A vexing aspect of the study is his handling of the question of morality. He asks: "Without merely applying formulaic injunctions that are dismissive of most Eastern imagery, are there other ethical rules that can distinguish between the acceptable image and the one that is morally reprehensible"? (89) In the ensuing discussion, and referring back to the interplay between the real and the imaginary, he seems to suggest that aesthetic characteristics may make up for shortcomings of inaccurate portrayals of indigenous people as long as they "are accorded a certain respect in creating a depiction of their culture" (89). But who gets to decide what is respectful? This he does not address. Also, he finds the imperialist arrogance of many images to be self-evident, thus dismissing the need for cultural interpretation of such works. In this, he perhaps forgets that such understanding was by no means intuitive, but made commonplace today as a result of prior assiduous studies on their multivalent meanings.
Despite the weaknesses and uncertainties of the book, Jacobson's work is a revealing and fascinating study of non-Western photography and his knowledge on the technical and artistic aspects of photography is impeccable. The book broadens our perceptions of how photography functioned and flourished in the East.
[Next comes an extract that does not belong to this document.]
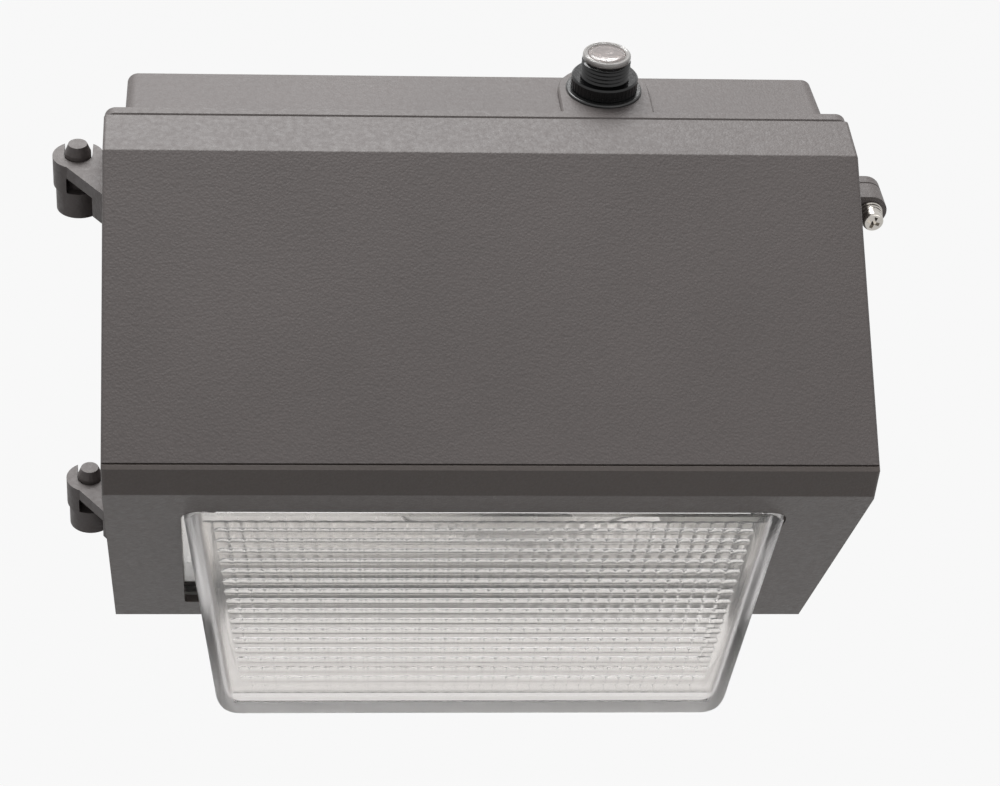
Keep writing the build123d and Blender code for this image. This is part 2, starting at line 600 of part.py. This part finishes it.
# Lamp and its holder
LAMP = (fw(LAMP_D), up(LAMP_Z))
base_x = REFL_X - SHEET
seat = 0.32 * HOLDER_L
holder = cyl_x(HOLDER_R, base_x - HOLDER_L, base_x, *LAMP)
holder = chamfer(holder.edges().sort_by(Axis.X)[0], 0.1 * HOLDER_R)
holder -= cyl_x(CAP_R + 0.4, base_x - HOLDER_L - 5, base_x - seat, *LAMP)
save(holder, "lampholder")
base = cyl_x(CAP_R, base_x - HOLDER_L + 2, base_x - seat - 4, *LAMP)
base += cyl_x(0.38 * CAP_R, base_x - seat - 4, base_x - seat, *LAMP)
save(base, "lamp_base")
x0 = base_x - HOLDER_L + 2
neck = CAP_R - 0.4
shape = [(x0, neck), (x0 - 0.17 * BULB_L, 0.57 * BULB_R), (x0 - 0.375 * BULB_L, 0.98 * BULB_R)]
shape += [(x0 - 0.61 * BULB_L, BULB_R), (x0 - 0.845 * BULB_L, 0.68 * BULB_R)]
shape += [(x0 - 0.953 * BULB_L, 0.453 * BULB_R)]


def bulb_solid(k):
    pts = [(x + k * 0.9, r - k) for x, r in shape]
    top = Spline(*pts, tangents=[(-1, 0.05), (-0.6, -0.8)])
    end = (pts[-1][0] - 0.047 * BULB_L, 0)
    crown = Spline(pts[-1], end, tangents=[(-0.6, -0.8), (0, -1)])
    face = make_face([top, crown, Line(end, (pts[0][0], 0)), Line((pts[0][0], 0), pts[0])])
    return Pos(0, LAMP[0], LAMP[1]) * revolve(Plane.XY * face, Axis.X)


bulb = bulb_solid(0) - bulb_solid(1.0)
save(bulb, "lamp_bulb")
arc = cyl_x(ARC_R, x0 - 0.66 * BULB_L, x0 - 0.31 * BULB_L, *LAMP)
arc = fillet(arc.edges(), 0.43 * ARC_R)
arc += cyl_x(0.17 * ARC_R, x0 - 0.33 * BULB_L, x0, *LAMP)
save(arc, "lamp_arc_tube")

# Gear tray
tray = box(-TRAY_X, TRAY_X, fw(TRAY_D), fw(TRAY_D - TRAY_T), up(TRAY_LOW), up(H - TRAY_HIGH))
tray -= box(-TRAY_X * 0.4, TRAY_X * 0.4, fw(TRAY_D + 5), fw(-5), up(TRAY_LOW + 14), up(TRAY_LOW + 80))
tray = fillet(tray.edges().filter_by(Axis.Y), 5.0)
for s in (-1, 1):
    for h in TRAY_Z:
        tray -= cyl_y(1.6, fw(TRAY_D + 5), fw(0), s * (TRAY_X - 5), up(h))
save(tray, "gear_tray")
n = 0
for s in (-1, 1):
    for h in TRAY_Z:
        n += 1
        bolt = cyl_y(1.6, fw(TRAY_D + 9), fw(TRAY_D - TRAY_T), s * (TRAY_X - 5), up(h))
        bolt += cyl_y(3.2, fw(TRAY_D - TRAY_T), fw(TRAY_D - TRAY_T - 2), s * (TRAY_X - 5), up(h))
        save(bolt, "tray_screw_" + str(n))

# the gear stands in a row on the tray under the sloped panel, evenly spaced
GEAR_TOP = H - TOP_DROP - SLOPE * (TRAY_D + BALLAST[1] - TOP_RUN) - 1.3 * WALL - GEAR_GAP


STRAP_W = 2 * CAN_R + STRAP_FOOT
widths = (IGNITOR[0], BALLAST[0], STRAP_W, BLOCK[0])
between = (2 * (TRAY_X - GEAR_EDGE) - sum(widths)) / (len(widths) - 1)
gear_x = []
left = GEAR_EDGE - TRAY_X
for wide in widths:
    gear_x.append(left + wide / 2)
    left += wide + between
IGNITOR_X, BALLAST_X, CAN_X, BLOCK_X = gear_x


def on_tray(x, size, drop=0.0, lift=0.0):
    """Box of (width, depth, height) on the tray's front face, its top at GEAR_TOP - drop."""
    w, d, h = size
    y0 = fw(TRAY_D + lift)
    return box(x - w / 2, x + w / 2, y0, y0 - d, up(GEAR_TOP - drop - h), up(GEAR_TOP - drop))


proud = (COIL[2] - BALLAST[2]) / 2
window = (BALLAST[1] - COIL[1]) / 2
core = on_tray(BALLAST_X, BALLAST, proud)
core -= on_tray(BALLAST_X, (COIL[0], COIL[1], COIL[2] + 10), -5, window)
save(core, "ballast_core")
save(on_tray(BALLAST_X, COIL, 0, window), "ballast_coil")
can_y = fw(TRAY_D + STRAP_T + CAN_R)
can = cyl_z(CAN_R, up(GEAR_TOP - CAN_H), up(GEAR_TOP), CAN_X, can_y)
can = fillet(can.edges(), 2.0)
save(can, "capacitor")
belt = GEAR_TOP - 0.4 * CAN_H
strap = cyl_z(CAN_R + 1.2, up(belt - STRAP_H), up(belt), CAN_X, can_y)
strap += on_tray(CAN_X, (STRAP_W, STRAP_T, STRAP_H), 0.4 * CAN_H)
strap -= cyl_z(CAN_R, up(belt - 50), up(belt + 50), CAN_X, can_y)
save(strap, "capacitor_strap")
ign = on_tray(IGNITOR_X, IGNITOR)
ign = fillet(ign.edges().filter_by(Axis.Y), 4.0)
save(ign, "ignitor")
block = on_tray(BLOCK_X, BLOCK)
for i in (-1, 0, 1):
    x = BLOCK_X + i * BLOCK[0] / 3.1
    z = up(GEAR_TOP - BLOCK[2] / 2)
    block -= cyl_y(2.2, fw(TRAY_D + BLOCK[1] + 5), fw(TRAY_D + BLOCK[1] / 2), x, z)
save(block, "terminal_block")

# Latch screw
y = fw(EAR_T)
for name, (t, r) in zip(("latch_washer_inner", "latch_washer_outer"), WASHERS):
    disc = cyl_y(r, y - t, y, RX, ear_z)
    disc = chamfer(disc.edges(), 0.35)
    disc -= cyl_y(SCREW_R + 0.1, y - t - 1, y + 1, RX, ear_z)
    save(disc, name)
    y -= t
t, r = WASHERS[2]
lock = cyl_y(r, y - t, y, RX, ear_z)
lock = chamfer(lock.edges(), 0.35)
lock -= cyl_y(SCREW_R + 0.1, y - t - 1, y + 1, RX, ear_z)
lock -= Pos(RX + 0.65 * r, y - t / 2, ear_z + 0.3 * r) * Rot(0, 0, 35) * Box(r, 0.7, 0.6 * r)
save(lock, "latch_lock_washer")
y -= t
head = cyl_y(HEAD_R, y - HEAD_T, y, RX, ear_z)
head = fillet(head.edges().sort_by(Axis.Y)[0], 1.1)
for a in (20, 110):
    head -= Pos(RX, y - HEAD_T, ear_z) * Rot(0, a, 0) * Box(1.25 * HEAD_R, 0.9 * HEAD_T, 0.34 * HEAD_R)
head += cyl_y(SCREW_R, y, YP + FLANGE_T, RX, ear_z)
save(head, "latch_screw")
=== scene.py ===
import math

import bmesh
import bpy
from mathutils import Matrix, Vector


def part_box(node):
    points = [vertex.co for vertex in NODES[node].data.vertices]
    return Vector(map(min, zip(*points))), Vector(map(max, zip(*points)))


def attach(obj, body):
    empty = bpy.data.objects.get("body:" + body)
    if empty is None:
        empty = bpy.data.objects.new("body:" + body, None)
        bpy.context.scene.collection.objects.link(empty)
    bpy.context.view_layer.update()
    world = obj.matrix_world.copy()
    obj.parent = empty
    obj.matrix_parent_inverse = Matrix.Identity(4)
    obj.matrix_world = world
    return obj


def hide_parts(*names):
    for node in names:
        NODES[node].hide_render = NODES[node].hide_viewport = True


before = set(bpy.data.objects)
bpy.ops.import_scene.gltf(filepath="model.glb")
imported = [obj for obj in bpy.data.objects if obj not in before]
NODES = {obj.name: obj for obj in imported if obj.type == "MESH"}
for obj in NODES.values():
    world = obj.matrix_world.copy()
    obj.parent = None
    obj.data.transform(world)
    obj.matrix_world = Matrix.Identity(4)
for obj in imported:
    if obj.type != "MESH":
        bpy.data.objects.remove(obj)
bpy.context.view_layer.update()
scene = bpy.context.scene
MM = 0.001

# Camera, at the photograph's place and angle
FOCAL_PX = 2674.1
FRAME_W = 1000.0
SENSOR_W = 36.0
SHIFT = (0.13, 0.0114)
PITCH, YAW, ROLL = math.radians(36.864), math.radians(3.665), math.radians(2.426)
CAM_AT = (-0.106367, -1.046172, 0.713161)


def camera():
    data = bpy.data.cameras.new("camera")
    data.sensor_width = SENSOR_W
    data.lens = FOCAL_PX * SENSOR_W / FRAME_W
    data.shift_x, data.shift_y = SHIFT
    obj = bpy.data.objects.new("camera", data)
    scene.collection.objects.link(obj)
    ahead = Vector((math.sin(YAW) * math.cos(PITCH), math.cos(YAW) * math.cos(PITCH), -math.sin(PITCH)))
    level = Vector((math.cos(YAW), -math.sin(YAW), 0.0))
    above = level.cross(ahead)
    right = level * math.cos(ROLL) + above * math.sin(ROLL)
    up = above * math.cos(ROLL) - level * math.sin(ROLL)
    turned = Matrix((right, up, -ahead)).transposed().to_4x4()
    obj.matrix_world = Matrix.Translation(CAM_AT) @ turned
    scene.camera = obj


camera()


# Material building blocks
def material(name):
    m = bpy.data.materials.new(name)
    m.use_nodes = True
    nt = m.node_tree
    nt.nodes.clear()
    out = nt.nodes.new("ShaderNodeOutputMaterial")
    bsdf = nt.nodes.new("ShaderNodeBsdfPrincipled")
    nt.links.new(bsdf.outputs[0], out.inputs[0])
    return m, nt, bsdf


def coords(nt, stretch=(1, 1, 1)):
    tc = nt.nodes.new("ShaderNodeTexCoord")
    mp = nt.nodes.new("ShaderNodeMapping")
    mp.inputs["Scale"].default_value = stretch
    nt.links.new(tc.outputs["Object"], mp.inputs[0])
    return mp.outputs[0]


def noise(nt, vec, scale, detail=2.0, rough=0.5):
    n = nt.nodes.new("ShaderNodeTexNoise")
    n.inputs["Scale"].default_value = scale
    n.inputs["Detail"].default_value = detail
    n.inputs["Roughness"].default_value = rough
    nt.links.new(vec, n.inputs["Vector"])
    return n.outputs[0]


def ramp(nt, fac, start, end):
    """Colour ramp between two (position, colour) stops."""
    r = nt.nodes.new("ShaderNodeValToRGB")
    for element, (position, color) in zip(r.color_ramp.elements, (start, end)):
        element.position, element.color = position, color
    nt.links.new(fac, r.inputs[0])
    return r.outputs[0]


def math_node(nt, op, *values):
    m = nt.nodes.new("ShaderNodeMath")
    m.operation = op
    for i, v in enumerate(values):
        if isinstance(v, (int, float)):
            m.inputs[i].default_value = v
        else:
            nt.links.new(v, m.inputs[i])
    return m.outputs[0]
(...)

Its chronological organization combined with the extensive biographies on individual photographers will serve as a useful reference for scholars and enthusiasts alike.
Radha Dalal
University of Minnesota

1. Jacobson himself mentions several earlier treatises on the subject including Nissan Perez' pivotal 1988 publication, Focus East: Early Photography in the Near East (1839–1885), which also contains biographies on many photographers.

2. For more on Étienne Dinet see Roger Benjamin's Orientalist Aesthetics: Art, Colonialism, and French North Africa 1880-1930. Berkeley: University of California Press, 2003.

3. For one example see Fatma Göçek's, "Ethnic Segmentation, Western Education, and Political Outcomes: Nineteenth-Century Ottoman Society". In Poetics Today, Vol. 14, No. 3, Cultural Processes in Muslim and Arab Societies: Modern Period I (Autumn, 1993), 507-538.